Bug fixes always go into currently supported branches where they are applicable. I also have no time frame on when this would get looked into.

#9

okay but can you confirm on the basis of my inputs that this is not the desired behaviour so that i can look into it by myself.

#10

I believe I’ve already confirmed twice that if the channel no longer exists then it should not be present in the list of channel ids.

#11

Alright, thank you. i’ll try to find out the bug myself and also post this as an issue on issue tracker.

#12

https://issues.asterisk.org/jira/browse/ASTERISK-28197

#13

@jcolp can you please give me some direction regarding where should i look in the code for fixing this issue.

#14

Without digging in myself I can’t really give any hints. You’d just have to see how it works, if the condition that causes it to get removed isn’t being met, and why not.

#15

I did some debugging and found that endpoint_cache_clear is the route callback for an endpoint which is responsible for cleanup of channel_ids and in case of dial application it has been invoked twice while in case of originate and bridge it only get invoked once.

#16

In case of Bridge application when bridge_exec from features.c is invoked it calls the ast_channel_unref(current_dest_chan) to remove the channel reference if channel is not in the Bridge, which gives the following function call stack.

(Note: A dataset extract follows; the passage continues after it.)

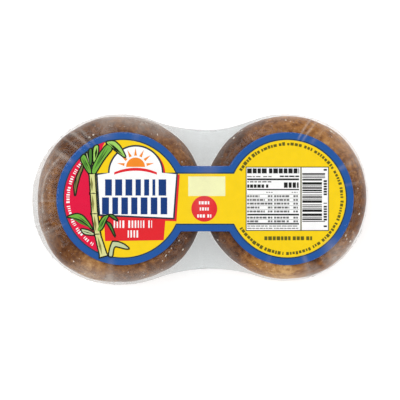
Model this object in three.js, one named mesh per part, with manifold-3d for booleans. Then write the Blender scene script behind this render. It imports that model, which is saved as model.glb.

#0 topic_remove_subscription (topic=0x7fbf2c008290, sub=0x36095a0) at stasis.c:711
#1 0x00000000005c8a22 in stasis_forward_cancel (forward=0x7fbf2c009fa8) at stasis.c:925
#2 0x00000000004cd126 in ast_channel_internal_cleanup (chan=0x7fbf2c0243d0) at channel_internal_api.c:1553
#3 0x00000000004af818 in ast_channel_destructor (obj=0x7fbf2c0243d0) at channel.c:2363
#4 0x000000000045b94b in internal_ao2_ref (user_data=0x7fbf2c0243d0, delta=-1, file=0x61cb0b “astobj2.c”, line=518, func=0x61cd21 <_ FUNCTION .8693> " _ao2_ref")
at astobj2.c:451
#5 0x000000000045bc2e in __ao2_ref (user_data=0x7fbf2c0243d0, delta=-1) at astobj2.c:518
#6 0x000000000050c26a in bridge_exec (chan=0x7fbf2c00a4d0, data=0x7fbfb3ffc460 “SIP/201-00000000”) at features.c:1129

finally the call to stasis_forward_cancel causes the removal of 4 subscribers from the non-pbx channel’s topic and one of those 4 subscribers carries the callback endpoint_cache_clear which is needed to remove channel_ids from struct ast_endpoint

#17

I tried to stop the removal of subscribers from the non-pbx channel by adding a flag in ast_channel which stopped the channel_ids count from increasing forever but now the subscribers are not getting removed from the channel.
@jcolp based on the above information can you now suggest what should i be doing from preventing this issue.

#18

These are now really developer questions and you may get better results on the developer mailing list or IRC channel.

#19

As I stated before without really digging in and looking through everything, I don’t know. The issue itself is in queue to get looked at.

#20

I think i got the problem, so during bridging asterisk creates another channel (yanked channel or original channel) to transfer the state from initial channel (clone channel) to this newly created channel and later hangup the initial channel after swapping all the states between them.
Here our initial channel structure was created using function ast_channel_alloc_with_endpoint which populates the endpoint_forward field of the channel, this field contains information regarding endpoint topics (which contains the endpoint_cache_clear callback) but the new channel created during bridging is created using function ast_channel_alloc which doesn’t populates the endpoint_forward field of the channel and after masquerading when the initial channel hangs up the information in endpoint_forward field also dies with it.

i tried to swap the value of endpoint_forward field of the two channels in function channel_do_masquerade(dest, source) and everything seems to work fine.

i’ll test this change on heavy load and hope for the better results.